Monday, December 26, 2011

Wrong again! (I mean me)

After the Christmas meal had been devoured, and the after-meal stupor had given way to the games, a relative happened to mention the recent jail cell suicide of a suspect in a child abuse case. Her opinion was that his death was a good thing and had saved the "taxpayers" money.

Instead of keeping my mouth shut (wouldn't you just love to have me at your family gatherings) I said that I believe, and the evidence shows, too many innocent people are arrested (and convicted and executed).

She then said "Well, I think if a suspect kills himself it is an admission of guilt." I agreed.

But then I thought about it.

I was wrong.

In the current US Police State a suicide could also be the result of the realization that, even if you are innocent, your life is over once you have been dragged in to the "justice" system by an accusation. Even if you are innocent and are set free by a jury, you will still have the cloud hanging over your head that says that The State thinks you did something bad. Too many State worshipers believe that you wouldn't have been arrested if you didn't do it. And, that's enough to make some people choose death instead of a lifetime of being suspected of getting away with something. In fact, I suspect the innocent might be more inclined to kill themselves after an arrest than people who really don't care.

And, that's also assuming that a suicide is really a suicide, rather than a murder by the kidnappers or their jailhouse "brothers".

Just my thoughts.



  1. Agree. Suicide of innocents is related to guilty pleas by innocents, I believe.
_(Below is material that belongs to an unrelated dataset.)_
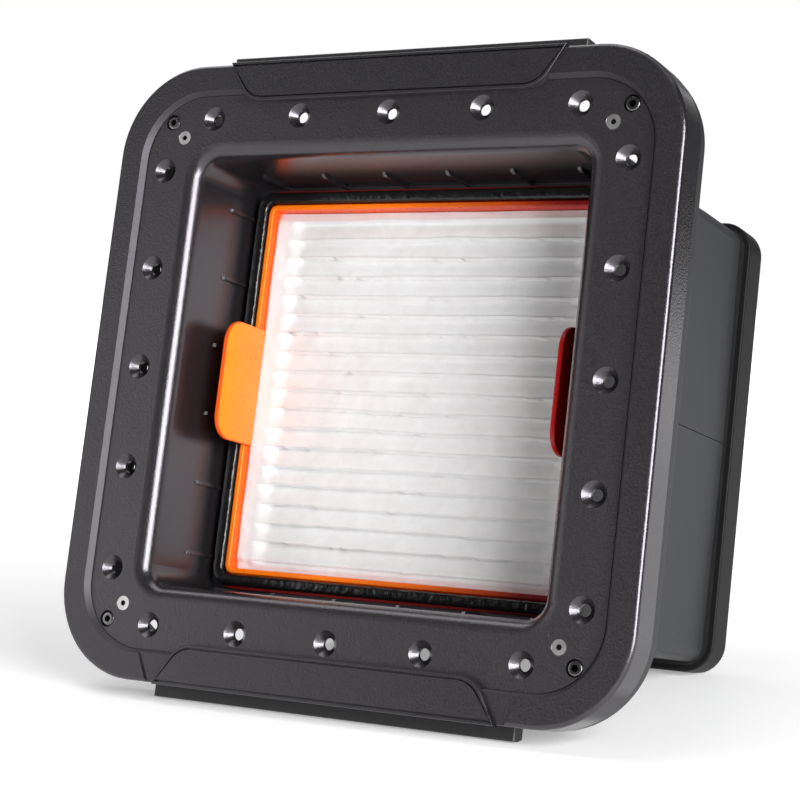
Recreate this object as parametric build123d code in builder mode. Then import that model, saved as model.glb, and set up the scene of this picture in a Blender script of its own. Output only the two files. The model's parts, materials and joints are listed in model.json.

In each there's a strong belief that there's no way out but capitulation. The government, of course, often threatens people with punishments which, even if they're guilty as charged, are horribly excessive, and suspects are surrounded only by people who either don't care (fellow prisoners) or who tell them they'll certainly be convicted whether guilty or not (government thugs). There is no sense of justice, no hope of justice, in many American courts.

  2. Hello, Kent...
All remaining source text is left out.